Hughes worked in contract hotels travelling around the world in his twenties and was a stockbroker in London for four years before moving to Australia about 18 years ago.

He also ran his own events business for seven years, winning a number of awards while based in Sydney.

Before being recruited by the Jets board, Hughes worked most recently for 18 months in Brisbane. He built a strong association with league through working with people with a disability for Redcliffe, the QRL, NRL and the Men of League Foundation.

He said the biggest challenge coming to Ipswich was dealing with "lots of moving parts'' with only a handful of staff "where other clubs have 10 or 12''. However, he's tried to spread the workload more efficiently building on the amazing work done so far.

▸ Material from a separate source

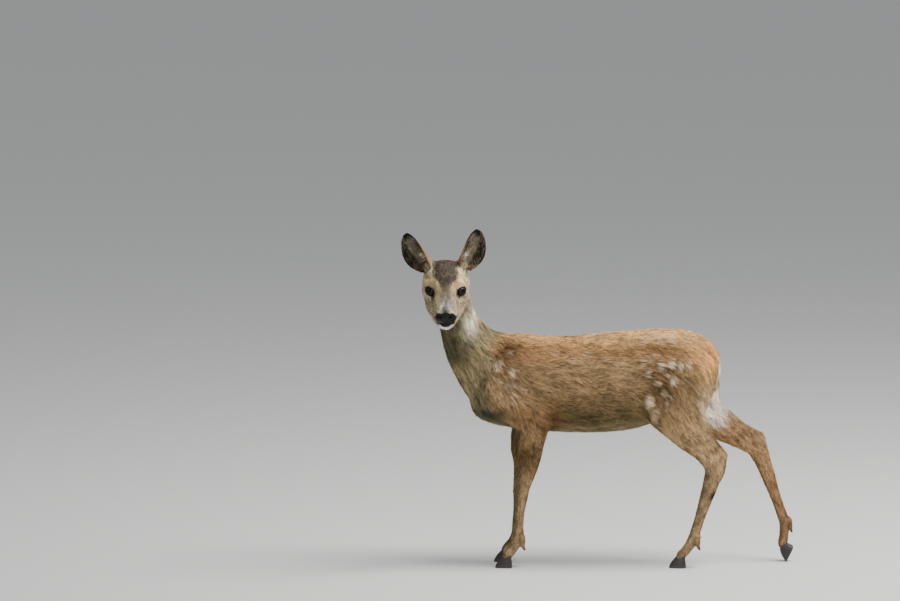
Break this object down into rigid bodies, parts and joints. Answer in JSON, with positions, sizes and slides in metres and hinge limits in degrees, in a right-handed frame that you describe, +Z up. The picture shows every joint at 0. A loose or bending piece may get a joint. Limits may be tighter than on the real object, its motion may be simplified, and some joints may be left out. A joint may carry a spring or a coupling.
{
  "type": "roe deer fawn model",
  "caption": "Life-size still model of a young spotted deer in its summer coat, standing with one hind leg stretched back and its head turned to the side.",
  "frame": {"origin": "on the floor, under the middle of the whole model's box", "axes": "+Z is up; the trunk points to -X, so its chest is at -X and its rump at +X; its left side is towards -Y, and its head looks towards -Y"},
  "size_m": [0.7918, 0.2394, 0.6879],
  "materials": {
    "summer_coat": null,
    "eye": "very dark brown, wet and glossy, opaque",
    "hoof_horn": "black horn, faintly ridged, dull sheen; stands for keratin"
  },
  "bodies": {
    "root": {"trunk": "summer_coat", "neck": "summer_coat", "head": "summer_coat", "tail": "summer_coat", "ear_left": "summer_coat", "ear_right": "summer_coat", "foreleg_left_upper": "summer_coat", "foreleg_left_lower": "summer_coat", "hindleg_left_upper": "summer_coat", "hindleg_left_lower": "summer_coat", "foreleg_right_upper": "summer_coat", "foreleg_right_lower": "summer_coat", "hindleg_right_upper": "summer_coat", "hindleg_right_lower": "summer_coat", "eye_left": "eye", "eye_right": "eye", "hoof_fore_left_outer": "hoof_horn", "dewclaw_fore_left_outer": "hoof_horn", "hoof_fore_left_inner": "hoof_horn", "dewclaw_fore_left_inner": "hoof_horn", "hoof_fore_right_outer": "hoof_horn", "dewclaw_fore_right_outer": "hoof_horn", "hoof_fore_right_inner": "hoof_horn", "dewclaw_fore_right_inner": "hoof_horn", "hoof_hind_left_outer": "hoof_horn", "dewclaw_hind_left_outer": "hoof_horn", "hoof_hind_left_inner": "hoof_horn", "dewclaw_hind_left_inner": "hoof_horn", "hoof_hind_right_outer": "hoof_horn", "dewclaw_hind_right_outer": "hoof_horn", "hoof_hind_right_inner": "hoof_horn", "dewclaw_hind_right_inner": "hoof_horn"}
  },
  "joints": []
}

As for what is most satisfying about his CEO work, Hughes said it was seeing how the players remained calm and proud of the Jets when talking to club sponsors after their two early losses in this year's Intrust Super Cup competition.

"There was nothing other than love for the team and what we do here,'' Hughes noted.

"The results are fantastic but what's quite obvious here is everything we do is way beyond just that. It's about sense of community, it's about how we feel about each other.

"That sense of community we have, in everything we do and the interaction that we have, is a fantastic one.''

Hughes hopes to continue developing the strong bond he's discovered in the city as he sets about devising the next 3-5 year strategic plan.